4. Start a book. About what? How to start? About what? How to end? About what?
5. Get all the details about going back to school. I would really like to go back and get my masters in writing, however, I need to get some guidance on this because of a few things: a, it's very expensive; b, my bachelors has done crap for me; and c, maybe I should get something practical, like a dental hygienist degree thing.
6. Work out more. Haha just kidding.
Then of course there are things I'd like to work on relationally, and emotionally, but we won't get into those here and honestly I am not sure what they are.
So what are yours?? And, (because I've never really had resolutions before) do you ever actually do them?
Cheers!

Saturday, January 1, 2011

The Big Five-O.


Ethan is five today. FIVE. It's so wonderful I just can't stand it. FIVE is when people stop saying horrible descriptive words (as in the "terrible" two's and so on) before the age so maybe five will be a little less pulling-out-you-hair-ish than the previous four. I have hope.
It seems to be the case so far: this morning he is bright and all smiles, in his new birthday outfit, ready to celebrate. He still got up at five? six? in the morning, which is his custom, but I can handle telling him to go watch a movie until I get out of bed.
I took him and Noah clothes shopping yesterday, a fact that makes me feel really-super-mom-ish. Of course we got a little desperate by Store Number Two and I had to keep them from killing each other in the dressing room, but we made it! And Ethan was such a trooper, tagging along because he's too big for a stroller (and doubles don't fit in clothes stores anyway) sometimes pushing the stroller for me even though it's probably heavier than he is, what with Noah and all the clothes I have heaped on top to try on.
I just know he is going to have horrible memories of clothes shopping with his mother, the endless feeling of it.
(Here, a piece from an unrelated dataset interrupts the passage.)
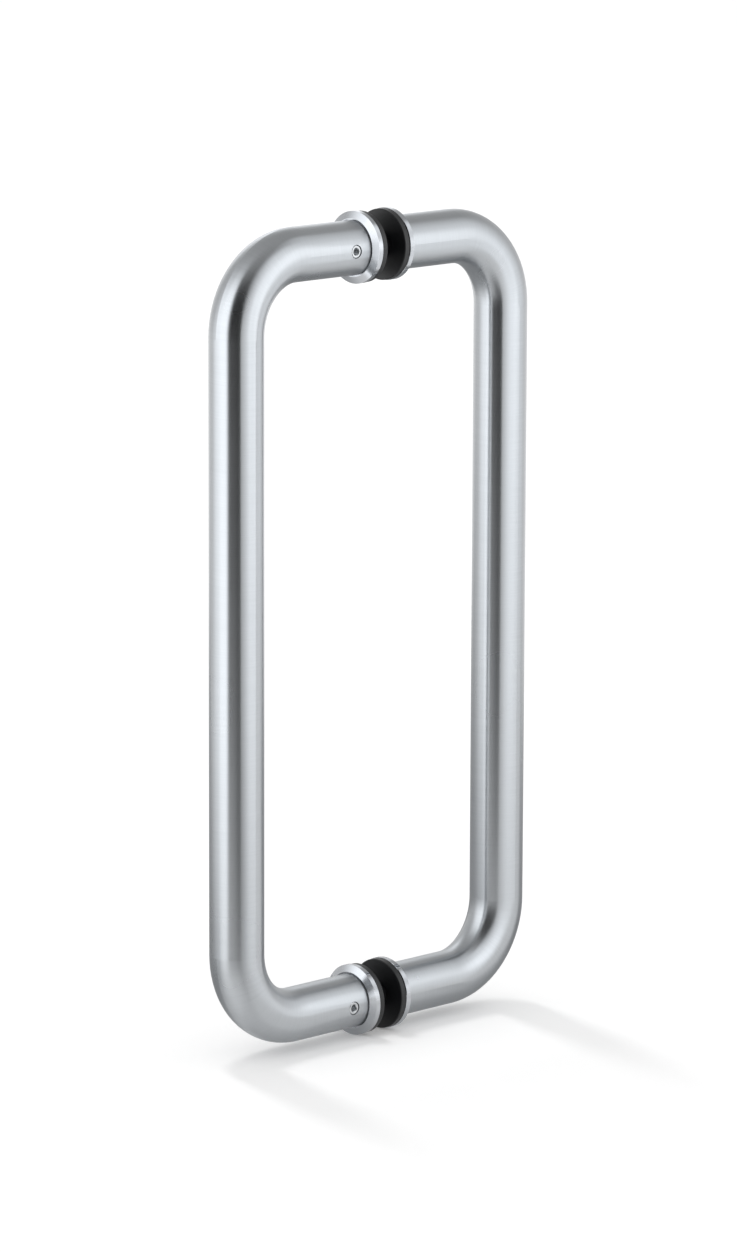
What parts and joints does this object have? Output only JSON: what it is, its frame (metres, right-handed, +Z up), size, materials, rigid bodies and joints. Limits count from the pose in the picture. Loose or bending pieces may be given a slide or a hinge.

I can see it in his eyes.
He wanted a Superman shirt, a blue and red one, but we couldn't find one so we got a Batman one instead. I don't like the Joker on the one half, but what can you do. I couldn't break his little heart.
Anyway, I can't believe he's five. Some wise, old mother (probably) said it well: with children, the does go by very slow and the years go by very fast.
Ethan's smile busts my heart and his spirit fills my soul. He is priceless and there is nothing that compares to him. Happy Five, buddy.